An unusual career trajectory brought me to my current work in translational neuroscience. I graduated from Harvard College and received an M.D. at Albert Einstein College of Medicine. I completed a residency in adult psychiatry at Jacobi Hospital and a fellowship in Child Psychiatry at Harvard, and began an active clinical practice at Cambridge Hospital and a private practice in Brookline. In 1983, I met the woman I would later marry, Janice Naegele, who was completing her Ph.D. in Neuroscience at MIT. She was subsequently offered a postdoctoral position with Torsten Wiesel at Rockefeller University, and we moved back to NYC where I became director of the outpatient unit at St. Vincent’s Hospital in Greenwich Village.

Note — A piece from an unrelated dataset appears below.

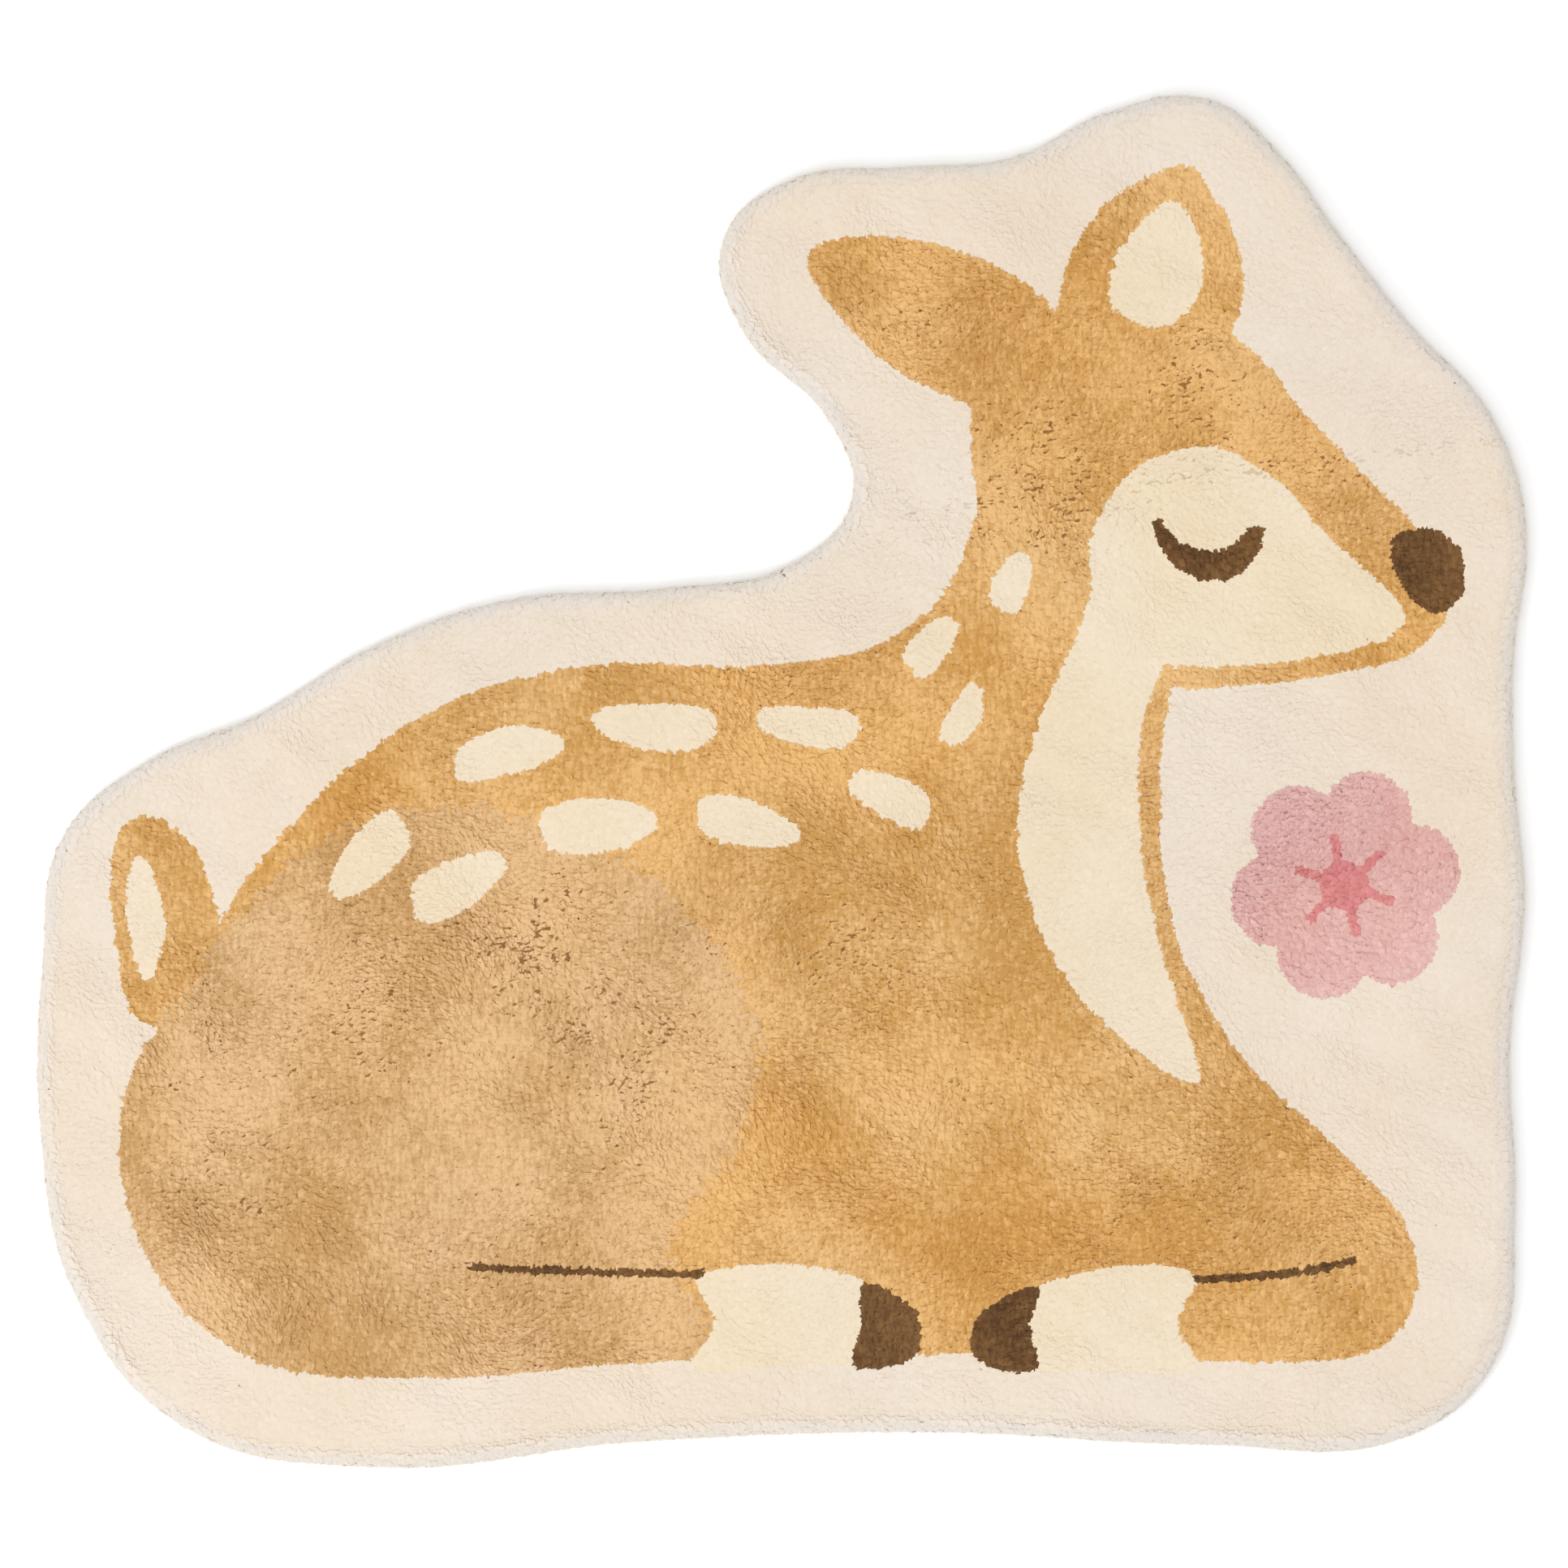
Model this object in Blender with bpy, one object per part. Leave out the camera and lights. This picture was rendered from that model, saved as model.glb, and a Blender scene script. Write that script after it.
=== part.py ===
"""A tufted rug in the outline of a resting fawn, lying flat.

Metres, +Z up. The origin is the middle of the rug on the floor. The head is at +X and +Y.
The rug is one thing: cut pile on a backing, so it is one solid as high as the pile, whose side
bulges a little over the backing's cut edge.
"""

import bpy

RUG_THICKNESS = 0.016  # backing and pile
PILE_OVERHANG = 0.005  # how far the pile's side bulges past the backing's edge

OUTLINE_STEPS = 9  # points between two anchors of the outline
SIDE_STEPS = 2  # rings that round the pile's side, above and below the middle

PILE_COLOUR = (0.708, 0.381, 0.119, 1.0)  # golden tan yarn
PILE_ROUGHNESS = 0.95

# The backing's cut edge, clockwise from the rump, as smooth-curve anchors.
# Columns: the part of the fawn that the edge passes, x, y.
OUTLINE = (
    ("rump", -0.592, -0.280),
    ("tail root", -0.590, -0.140),
    ("tail tip", -0.576, -0.048),
    ("above the tail", -0.510, 0.012),
    ("croup", -0.424, 0.048),
    ("hip", -0.330, 0.104),
    ("loin", -0.220, 0.142),
    ("back", -0.090, 0.152),
    ("withers", 0.010, 0.172),
    ("crook of the neck", 0.060, 0.228),
    ("nape", 0.040, 0.294),
    ("under the laid ear", -0.028, 0.364),
    ("tip of the laid ear", -0.044, 0.434),
    ("over the laid ear", 0.008, 0.480),
    ("crown", 0.096, 0.490),
    ("between the ears", 0.186, 0.498),
    ("raised ear", 0.262, 0.534),
    ("tip of the raised ear", 0.340, 0.545),
    ("before the raised ear", 0.396, 0.502),
    ("brow", 0.442, 0.440),
    ("bridge of the nose", 0.500, 0.366),
    ("nose", 0.566, 0.292),
    ("muzzle", 0.593, 0.206),
    ("chin", 0.583, 0.100),
    ("over the flower", 0.584, 0.000),
    ("beside the flower", 0.592, -0.096),
    ("under the flower", 0.580, -0.210),
    ("knee", 0.584, -0.350),
    ("foreleg", 0.568, -0.464),
    ("lower corner", 0.500, -0.522),
    ("under the foreleg", 0.340, -0.528),
    ("belly", 0.120, -0.518),
    ("under the hind leg", -0.120, -0.526),
    ("thigh", -0.330, -0.546),
    ("buttock", -0.480, -0.514),
    ("behind the thigh", -0.564, -0.412),
)


def clear_scene():
    for old in list(bpy.data.objects):
        bpy.data.objects.remove(old, do_unlink=True)


def new_collection(name):
    collection = bpy.data.collections.new(name)
    bpy.context.scene.collection.children.link(collection)
    return collection


def cut_pile_material():
    material = bpy.data.materials.new("golden_cut_pile")
    material.use_nodes = True
    shader = material.node_tree.nodes["Principled BSDF"]
    shader.inputs["Base Color"].default_value = PILE_COLOUR
    shader.inputs["Roughness"].default_value = PILE_ROUGHNESS
    shader.inputs["Metallic"].default_value = 0.0
    material.diffuse_color = PILE_COLOUR
    return material


def outline_curve(name):
    """The flat outline, made as thick as the rug, with a half-round side."""
    curve = bpy.data.curves.new(name, "CURVE")
    curve.dimensions = "2D"
    curve.fill_mode = "BOTH"
    curve.resolution_u = OUTLINE_STEPS
    curve.extrude = RUG_THICKNESS / 2 - PILE_OVERHANG
    curve.bevel_depth = PILE_OVERHANG
    curve.bevel_resolution = SIDE_STEPS
    spline = curve.splines.new("BEZIER")
    spline.bezier_points.add(len(OUTLINE) - 1)
    for point, (_, x, y) in zip(spline.bezier_points, OUTLINE):
        point.co = (x, y, 0.0)
        point.handle_left_type = "AUTO"
        point.handle_right_type = "AUTO"
    spline.use_cyclic_u = True
    return curve


def rug(collection):
    """The rug with its underside on the floor and the middle of its box over the origin."""
    piece = bpy.data.objects.new("rug", outline_curve("rug"))
    piece.data.materials.append(cut_pile_material())
    collection.objects.link(piece)
    bpy.context.view_layer.update()
    corners = [corner[:] for corner in piece.bound_box]
    for axis in (0, 1):
        sides = [corner[axis] for corner in corners]
        piece.location[axis] = -(min(sides) + max(sides)) / 2
    piece.location.z = RUG_THICKNESS / 2
    return piece


clear_scene()
rug(new_collection("animal_shaped_kids_rug"))
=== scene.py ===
"""A tufted children's rug in the outline of a resting fawn, lying flat on a pale studio floor.

Metres, +Z up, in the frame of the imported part: the origin is on the floor under the middle of the
rug, and the fawn's head is at +X and +Y. The rug is cut pile on a backing. The backing is one
sheet, the yarn packed on it is one slab, and its cut ends are a mesh of tufts for each area.
"""

from functools import lru_cache
from math import cos, pi, radians, sin, tau

import bmesh
import bpy
import numpy as np
from mathutils.kdtree import KDTree
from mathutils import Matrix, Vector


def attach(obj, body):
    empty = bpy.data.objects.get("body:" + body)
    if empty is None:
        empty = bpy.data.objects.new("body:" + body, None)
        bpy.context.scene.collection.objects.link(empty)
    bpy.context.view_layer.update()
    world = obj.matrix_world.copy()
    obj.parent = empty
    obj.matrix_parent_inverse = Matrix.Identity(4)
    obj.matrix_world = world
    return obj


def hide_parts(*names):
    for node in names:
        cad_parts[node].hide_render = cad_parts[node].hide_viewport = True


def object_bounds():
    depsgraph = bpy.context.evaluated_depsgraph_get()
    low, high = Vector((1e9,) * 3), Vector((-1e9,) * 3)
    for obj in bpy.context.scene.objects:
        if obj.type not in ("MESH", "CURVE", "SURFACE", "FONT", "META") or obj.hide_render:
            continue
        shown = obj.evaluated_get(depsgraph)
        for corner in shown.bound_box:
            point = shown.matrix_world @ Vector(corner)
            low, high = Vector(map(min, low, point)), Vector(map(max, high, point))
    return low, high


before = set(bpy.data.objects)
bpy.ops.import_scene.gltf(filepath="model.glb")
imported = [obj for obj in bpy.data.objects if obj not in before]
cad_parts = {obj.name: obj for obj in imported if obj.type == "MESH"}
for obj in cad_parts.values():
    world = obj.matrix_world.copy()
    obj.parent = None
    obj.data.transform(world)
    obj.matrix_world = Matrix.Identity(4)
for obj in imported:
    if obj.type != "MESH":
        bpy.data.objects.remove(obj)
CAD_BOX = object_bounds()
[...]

While in New York, I decided that molecular biology was a critical, but neglected area in child and adult psychiatry. This was in the early 1980s when several genes for neuropsychiatric disorders were being mapped onto specific chromosomes (e.g., Huntington’s chorea). I was excited by the idea that we could map genes and find mutations within those genes that cause specific disorders, and decided to become a molecular biologist. This discipline holds the great promise of uncovering the underlying molecular basis for neuropsychiatric disorders. Molecular biology advances our understanding for these disorders and suggests novel therapeutic interventions.

I became a fellow once again, first in the laboratory of Paul Greengard and then with Jeffrey Friedman, both at Rockefeller University. For a clinician, it was not an easy transition to make. I was an expert in clinical psychiatry, but a neophyte in molecular biology. However, after two years at the bench at Rockefeller and then three more with Michael Lerner at Yale, I became proficient in molecular biology.

Now as a laboratory director at Yale University Medical School, I continue to see patients, but the majority of my day is devoted to overseeing an active research program with 10 postdoctoral fellows, Yale undergraduates, medical students and technicians.

The focus of research in the laboratory is on a protein tyrosine phosphatase, termed STEP. This is an exciting time in my lab, as we are learning STEP is involved in several neuropsychiatric disorders. We have discovered that STEP is over-expressed in fragile X syndrome, in schizophrenia and Alzheimer’s disease. This is interesting in itself, as one is a disorder present at birth, one is a disorder in which symptoms typically begin in adolescence, and one is an illness at the end of life. The increase in STEP expression leads to inappropriate internalization of specific glutamate receptors, and we are testing the hypothesis that this contributes to the pathophysiology of these illnesses.

My wife and I have three delightful children ages 16 to 23 years. She is a Professor of Neuroscience and Behavior in the Biology Department at Wesleyan University in Middletown, CT. Juggling two academic careers and three active children has been challenging, but extremely rewarding.